TIP: Send decisions through your lens of core values. They will help you to prioritize your battles and keep you and your team on track despite heightened emotions.
How to Deal with Encounter Stress (Control the Input)
Everyone involved in a project brings their own perspective to each problem and solution. This clash of expertise, priorities, and personalities means that you and your project may easily become mired in endless meetings and debates. SMaRT decision making strategies enable you to lead group decisions with less stress and to call a halt when the debate stops being productive.
Part of the problem with modern decision making is that the data keeps coming. Your job is to manage risk; no one can eliminate it entirely. Recognize when more data, like more debate, begins to strangle and overwhelm you. Pre-mortems, changes in perspective, and similar problem-solving strategies enable you to set appropriate limits both to risks and objections.
One of the best ways to keep your sanity intact is to practice saying “no but….” For example, “no, we can’t add that feature for free but we would be happy to contract with you for the modification” or “no, you can’t have three days off in the middle of the project but we can work something out as soon as your tasks are complete.”

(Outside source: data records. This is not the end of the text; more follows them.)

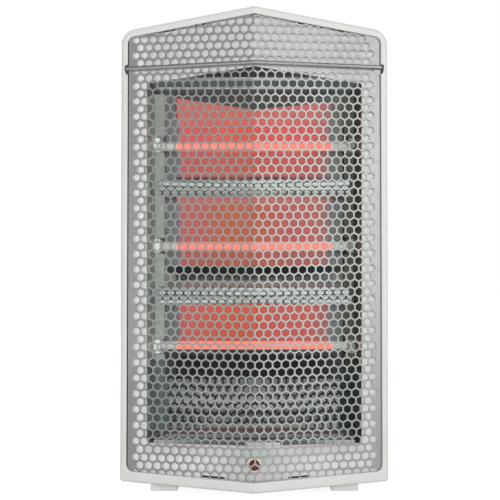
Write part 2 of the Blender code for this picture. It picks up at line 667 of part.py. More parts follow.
def make_feet():
    for s, side in ((-1, "left"), (1, "right")):
        xc = s * 108.5
        w = 16.3
        prof = [(xc - w, 1.5), (xc - w + 1.5, 0.0), (xc + w - 1.5, 0.0), (xc + w, 1.5), (xc + w - 1.0, FLOOR_OF_BODY - GAP), (xc - w + 1.0, FLOOR_OF_BODY - GAP)]
        ob = prism("foot_" + side, prof, 'Y', -41.6, 84.0, FOOT_M)
        cuts = []
        for y in (-22.0, 48.0):
            cuts.append(turned("tmp_step", [(0, -2), (5.2, -2), (5.2, 7.0), (2.4, 7.0), (2.4, 20), (0, 20)], (xc, y, 0), (0, 0, 1), BLACK, n=12, smooth=None))
        cut(ob, joined_cutter("foot_%s_cutter" % side, cuts))
        for k, y in enumerate((-22.0, 48.0)):
            turned("foot_screw_%s_%d" % (side, k + 1),
                   [(0, 3.6), (4.2, 3.8), (4.6, 5.0), (4.6, 6.7), (1.9, 6.7), (1.9, 22.0), (0, 23.5)],
                   (xc, y, 0), (0, 0, 1), SCREW_M, n=12)


def make_back_screws():
    k = 0
    for z in (44.0, 500.0):
        for s in (-1, 1):
            k += 1
            turned("back_screw_%d" % k,
                   [(0, -12.0), (1.8, -10.5), (1.8, 0.3), (4.4, 0.3), (4.4, 1.4), (2.8, 2.4), (0, 2.4)],
                   (s * 126.0, BACK_PLANE_Y, z), (0, 1, 0), SCREW_M, n=12)


make_bezel()
make_grille()
make_bar()
make_panel()
make_wrap()
make_back_cover()
make_base_pan()
make_controls()
make_reflector()
make_dividers()
make_cavity()
make_pilot()
make_internals()
make_feet()
make_back_screws()
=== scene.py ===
"""Looks of the three-tube quartz heater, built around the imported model."""
import json
import math

import bmesh
import bpy
import numpy as np
from mathutils import Matrix, Vector
from mathutils.geometry import delaunay_2d_cdt


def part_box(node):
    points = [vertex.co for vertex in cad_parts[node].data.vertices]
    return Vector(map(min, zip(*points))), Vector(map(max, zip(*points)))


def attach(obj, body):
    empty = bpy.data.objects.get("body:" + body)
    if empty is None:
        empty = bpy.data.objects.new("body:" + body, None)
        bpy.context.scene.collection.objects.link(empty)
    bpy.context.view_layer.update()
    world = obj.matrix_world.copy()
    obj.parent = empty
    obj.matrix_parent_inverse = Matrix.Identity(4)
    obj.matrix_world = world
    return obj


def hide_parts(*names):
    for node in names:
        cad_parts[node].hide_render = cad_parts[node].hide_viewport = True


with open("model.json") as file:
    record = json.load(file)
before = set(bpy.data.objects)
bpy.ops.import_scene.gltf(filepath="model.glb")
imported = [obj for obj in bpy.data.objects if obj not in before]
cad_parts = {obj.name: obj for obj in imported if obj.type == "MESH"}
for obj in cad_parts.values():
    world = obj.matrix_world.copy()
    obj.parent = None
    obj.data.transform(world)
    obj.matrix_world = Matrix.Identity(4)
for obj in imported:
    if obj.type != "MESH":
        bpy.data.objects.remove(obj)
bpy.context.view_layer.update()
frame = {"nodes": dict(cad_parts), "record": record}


MM = 0.001
HOUSING = "housing"

# ------------------------------------------------------------------ dimensions (mm)
PROW_Y = -95.0
ANG = math.radians(10.4)
PROW_TAN = math.tan(ANG)
HALF_W_BOT, HALF_W_TOP = 158.6, 156.6
TOP_PEAK_Z, TOP_SLOPE = 571.0, 0.1507
BOT_PEAK_Z, BOT_CORNER_Z = 7.6, 16.5
R_TOP, R_BOT = 18.0, 4.0
RIM_SIDE, RIM_TOP, RIM_BOT = 7.6, 8.6, 12.4
BEZEL_BACK_Y = -42.0
GUARD_OFF, GUARD_T = 3.3, 0.9
PITCH, ROW = 10.5, 10.5 * math.sqrt(3) / 2
HOLE_AF = 8.45
FOCAL = 1092.5
ROW_Z0 = 35.3
PANEL_OFF, PANEL_T = 9.5, 0.8
BAR_Z, BAR_R = 505.5, 2.3
BACK_PLANE_Y = 94.2
FLOOR_Z = 16.7


def centre(node):
    lo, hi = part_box(node)
    return (lo + hi) / 2


TUBE_Z = [centre("quartz_tube_%d" % k).z / MM for k in (1, 2, 3)]
TUBE_Y = centre("quartz_tube_1").y / MM
TUBE_R = 5.25
HEATED = 96.5


def front_y(x):
    return PROW_Y + abs(x) * PROW_TAN


def at_depth(d):
    return PROW_Y + d


# ------------------------------------------------------------------ mesh helpers
def finish_mesh(name, bm, mat=None, smooth=30.0, slot=None, ride=HOUSING, replaces=()):
    bmesh.ops.remove_doubles(bm, verts=bm.verts, dist=2e-7)
    bmesh.ops.recalc_face_normals(bm, faces=bm.faces)
    me = bpy.data.meshes.new(name)
    bm.to_mesh(me)
    bm.free()
    ob = bpy.data.objects.new(name, me)
    bpy.context.scene.collection.objects.link(ob)
    if mat is not None:
        me.materials.append(mat)
    if smooth is not None:
        me.shade_smooth()
        me.set_sharp_from_angle(angle=math.radians(smooth))
    if ride:
        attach(ob, ride)
    if replaces:
        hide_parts(*replaces)
    return ob


def round_corner(p, a, b, r, n):
    p, a, b = Vector(p), Vector(a), Vector(b)
    pa, pb = (a - p).normalized(), (b - p).normalized()
    half = pa.angle(pb) / 2.0
    t = r / math.tan(half)
    c = p + (pa + pb).normalized() * (r / math.sin(half))
    s, e = p + pa * t, p + pb * t
    a0 = math.atan2(s.y - c.y, s.x - c.x)
    a1 = math.atan2(e.y - c.y, e.x - c.x)
    d = (a1 - a0 + math.pi) % (2 * math.pi) - math.pi
    return [(c.x + r * math.cos(a0 + d * i / n), c.y + r * math.sin(a0 + d * i / n)) for i in range(n + 1)]


def outline(side, top, bot, r_top, r_bot, flat_bottom=None, nt=14, nb=5):
    wb, wt = HALF_W_BOT - side, HALF_W_TOP - side
    zt, zp = TOP_PEAK_Z - TOP_SLOPE * wt - top, TOP_PEAK_Z - top
    if flat_bottom is None:
        zb, zbp = BOT_CORNER_Z + bot, BOT_PEAK_Z + bot
    else:
        zb = zbp = flat_bottom
    bp, bc, tc, tp = (0.0, zbp), (wb, zb), (wt, zt), (0.0, zp)
    right = round_corner(bc, bp, tc, r_bot, nb) + round_corner(tc, bc, tp, r_top, nt)
    return [bp] + right + [tp] + [(-x, z) for x, z in reversed(right)]


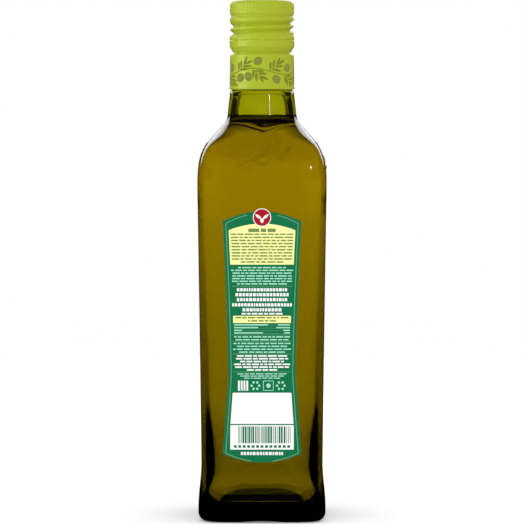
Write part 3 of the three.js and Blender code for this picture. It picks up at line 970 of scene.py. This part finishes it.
def print_marks(white, mint):
    """A row of four plain marks: stripes, a ring of dots, a disc in a frame, and a ring of dots."""
    for i in range(MARKS.stripes):
        shift = MARKS.stripe_pitch * i
        white.bar(MARKS.stripe_left + shift, MARKS.stripe_right + shift, MARKS.z, MARKS.stripe_height, 1)
    for centre in DOTS.centres:
        for i in range(DOTS.count):
            angle = i * math.pi / 3
            x, z = centre + DOTS.ring * math.cos(angle), MARKS.z + DOTS.ring * math.sin(angle)
            mint.lens(x, z, angle, DOTS.length, DOTS.width, 0.5)
    for sign in (-1, 1):
        mint.bar(FRAMED_DISC.left, FRAMED_DISC.right, MARKS.z + sign * FRAMED_DISC.rise, FRAMED_DISC.line)
        upright = FRAMED_DISC.middle + sign * FRAMED_DISC.reach
        mint.bar(upright - FRAMED_DISC.line / 2, upright + FRAMED_DISC.line / 2, MARKS.z, FRAMED_DISC.height)
    mint.lens(FRAMED_DISC.middle, MARKS.z, 0, FRAMED_DISC.disc, FRAMED_DISC.disc, 0.5, 12)


def print_bar_code(ink, draw):
    """Plain upright bars of random widths, over a row of short dashes."""
    x = CODE.left
    while x < CODE.right:
        width = draw.choice(CODE.bars)
        ink.bar(x, x + width, CODE.z, CODE.height, 1)
        x += width + draw.choice(CODE.gaps)
    for i in range(CODE.dashes):
        shift = CODE.dash_pitch * i
        ink.bar(CODE.dash_left + shift, CODE.dash_right + shift, CODE.dash_z, CODE.dash_height, 1)


def print_seal():
    """A red disc in a pale rim, with a plain sprig of two leaves and an olive."""
    low = PAPER.front - 0.01
    rim, disc, motif = (label_print(low, PAPER.front + height) for height in (0.05, 0.08, 0.11))
    for ink, width in ((rim, 2 * SEAL.radius), (disc, 2 * SEAL.radius - SEAL.rim)):
        ink.lens(0, SEAL.z, 0, width, width, 0.5, 32)
    for side in (-1, 1):
        turn = math.pi / 2 - side * math.radians(52)
        motif.lens(side * 1.75, SEAL.z + 0.4, turn, 3.6, 1.3, 0.8)
    motif.lens(0, SEAL.z - 1.5, math.pi / 2, 2.2, 1.7, 0.5, 12)
    finish_label_print(rim, "rim", WHITE)
    finish_label_print(disc, "seal", RED)
    finish_label_print(motif, "motif", WHITE)


# The studio, in metres: a pale floor, a bright surround that is dark in reflections of what lies in front of
# the bottle, and three lights.

STAGE = Sizes(radius=0.9, corners=96)


def make_floor():
    angles = [i * 2 * math.pi / STAGE.corners for i in range(STAGE.corners)]
    rim = [(STAGE.radius * math.cos(angle), STAGE.radius * math.sin(angle), 0) for angle in angles]
    mesh = bpy.data.meshes.new("floor")
    mesh.from_pydata(rim, [], [list(range(STAGE.corners))])
    material, tree = new_tree("floor_white")
    speckle = remap(tree, noise(tree, 300), 0, 1)
    surface = add(tree, "BsdfPrincipled", {
        "Base Color": blend(tree, speckle, (0.93, 0.93, 0.93, 1), (0.95, 0.95, 0.95, 1)),
        "Roughness": 0.8,
    })
    surface.inputs["Specular IOR Level"].default_value = 0.1
    surface.inputs["Emission Color"].default_value = (1, 1, 1, 1)
    surface.inputs["Emission Strength"].default_value = 0.15
    path = add(tree, "LightPath")
    rays = {0: path.outputs["Is Glossy Ray"], 1: path.outputs["Is Transmission Ray"]}
    through = add(tree, "Math", rays, operation="MAXIMUM")
    clear = add(tree, "BsdfTransparent")
    mixed = add(tree, "MixShader", {0: through.outputs[0], 1: surface.outputs[0], 2: clear.outputs[0]})
    finish_tree(tree, mixed)
    mesh.materials.append(material)
    floor = bpy.data.objects.new("floor", mesh)
    bpy.context.scene.collection.objects.link(floor)
    return floor


# The light that a ray meets, as (place, level) along one part of its direction. Seen through the glass it is
# BACKLIGHT by height, with SIDES darkening it where AWAY is 0. In reflections it comes only from BEHIND and
# ABOVE.
BACKLIGHT = [(-1, 0.03), (-0.7, 0.06), (-0.5, 0.9), (0.45, 0.9), (0.65, 0.05), (1, 0.05)]
SIDES = [(0, 1), (0.3, 1), (0.4, 0.02), (0.965, 0.02), (0.985, 1)]
AWAY = [(-0.4, 1), (-0.02, 1), (-0.01, 0), (0.25, 0), (0.35, 1)]
BEHIND = [(-1.2, 0), (0.82, 0), (0.88, 1), (1.2, 1)]
ABOVE = [(-1, 0), (0.1, 0), (0.16, 1), (1, 1)]
SIDE_WEIGHT = 0.2
LEVEL = Sizes(camera=1.0, diffuse=1.1, gloss=2.0)


def make_world():
    world = bpy.data.worlds.new("studio")
    bpy.context.scene.world = world
    world.use_nodes = True
    tree = world.node_tree
    tree.nodes.clear()
    direction = add(tree, "TexCoord").outputs["Generated"]
    split = add(tree, "SeparateXYZ", {"Vector": direction})
    path = add(tree, "LightPath")

    def ramp(value, low, high, stops):
        """A level or a colour for each value between low and high."""
        inputs = {"Value": value, "From Min": low, "From Max": high}
        made = add(tree, "ValToRGB", {"Fac": add(tree, "MapRange", inputs).outputs["Result"]})
        elements = made.color_ramp.elements
        while len(elements) < len(stops):
            elements.new(0.5)
        for element, (place, colour) in zip(elements, stops):
            element.position = (place - low) / (high - low)
            element.color = (*colour, 1) if isinstance(colour, tuple) else (colour, colour, colour, 1)
        return made.outputs["Color"]

    def size_of(value):
        return add(tree, "Math", {0: value}, operation="ABSOLUTE").outputs[0]

    def plain(level):
        made = add(tree, "RGB").outputs[0]
        made.default_value = (level, level, level, 1)
        return made

    white = plain(LEVEL.camera)
    shares = {0: size_of(split.outputs["X"]), 1: SIDE_WEIGHT, 2: split.outputs["Y"]}
    edge_on = add(tree, "Math", shares, operation="MULTIPLY_ADD").outputs[0]
    behind = ramp(edge_on, -1.2, 1.2, BEHIND)
    above = ramp(split.outputs["Z"], -1, 1, ABOVE)
    seen_in_gloss = multiply(tree, multiply(tree, behind, above), plain(LEVEL.gloss))
    backlight = ramp(split.outputs["Z"], -1, 1, BACKLIGHT)
    sides = ramp(size_of(split.outputs["X"]), 0, 1, SIDES)
    away = ramp(split.outputs["Z"], -0.4, 0.4, AWAY)
    seen_through = multiply(tree, backlight, blend(tree, away, sides, white))
    colour = blend(tree, path.outputs["Is Glossy Ray"], plain(LEVEL.diffuse), seen_in_gloss)
    colour = blend(tree, path.outputs["Is Transmission Ray"], colour, seen_through)
    colour = blend(tree, path.outputs["Is Camera Ray"], colour, white)
    background = add(tree, "Background", {"Color": colour, "Strength": 1.0})
    add(tree, "OutputWorld", {"Surface": background.outputs[0]})


SOFTBOX_LEFT = Sizes(
    name="softbox_left", place=(-0.9, -0.25, 0.32), aim=(0, 0, 0.2), width=0.68, height=0.9, watts=2.4,
    colour=(1, 1, 1),
)
FILL_LEFT = Sizes(
    name="fill_left", place=(-0.9, -0.9, 0.4), aim=(0, 0, 0.22), width=0.6, height=0.6, watts=3.4,
    colour=(0.4, 1, 0.3),
)
STRIP_RIGHT = Sizes(
    name="strip_right", place=(0.45, -0.89, 0.45), aim=(0, 0, 0.2), width=0.02, height=0.18, watts=0.4,
    colour=(1, 1, 1),
)


def turn_to(place, aim):
    """The rotation that points a light or a camera at a place from where it stands."""
    return (Vector(aim) - Vector(place)).to_track_quat("-Z", "Y").to_euler()


def add_softbox(sizes, receiver):
    """An area light that lights one piece alone."""
    light = bpy.data.lights.new(sizes.name, "AREA")
    light.shape = "RECTANGLE"
    light.size, light.size_y = sizes.width, sizes.height
    light.energy = sizes.watts
    light.color = sizes.colour
    box = bpy.data.objects.new(sizes.name, light)
    bpy.context.scene.collection.objects.link(box)
    box.location = sizes.place
    box.rotation_euler = turn_to(sizes.place, sizes.aim)
    box.visible_transmission = False
    receivers = bpy.data.collections.new(sizes.name + "_receivers")
    receivers.objects.link(receiver)
    box.light_linking.receiver_collection = receivers
    return box


# The focal length is in pixels of a picture that is frame_pixels wide, and the sensor in millimetres.
CAMERA = Sizes(place=(0, -1.4, 0.2), aim=(0, 0, 0.12515), focal_pixels=2843.5, frame_pixels=524, sensor=36)


def make_camera():
    camera = bpy.data.cameras.new("camera")
    camera.sensor_width = CAMERA.sensor
    camera.lens = CAMERA.focal_pixels * CAMERA.sensor / CAMERA.frame_pixels
    holder = bpy.data.objects.new("camera", camera)
    bpy.context.scene.collection.objects.link(holder)
    holder.location = CAMERA.place
    holder.rotation_euler = turn_to(CAMERA.place, CAMERA.aim)
    bpy.context.scene.camera = holder


glass = make_glass()
make_oil()
closure = make_closure()
print_branch()
print_label()
make_floor()
make_world()
add_softbox(SOFTBOX_LEFT, closure).visible_diffuse = False
add_softbox(FILL_LEFT, closure).visible_glossy = False
add_softbox(STRIP_RIGHT, glass).visible_diffuse = False
make_camera()

scene = bpy.context.scene
scene.view_settings.view_transform = "Standard"
scene.view_settings.look = "None"
scene.cycles.max_bounces = 24
scene.cycles.transmission_bounces = 24
scene.cycles.glossy_bounces = 8
scene.cycles.use_denoising = True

TIP: The word “no” (with or without the “but”) is one of the most important you can master to reduce your stress as a project manager.
Key Takeaways
Every project manager is prone to time, anticipatory, situational, and encounter stress—it’s the nature of project management where schedules, budgets, customers, stakeholders, and teams all come into conflict. SMaRT strategies in time management, visualization, conflict resolution, and communication all help you to achieve project management with less stress.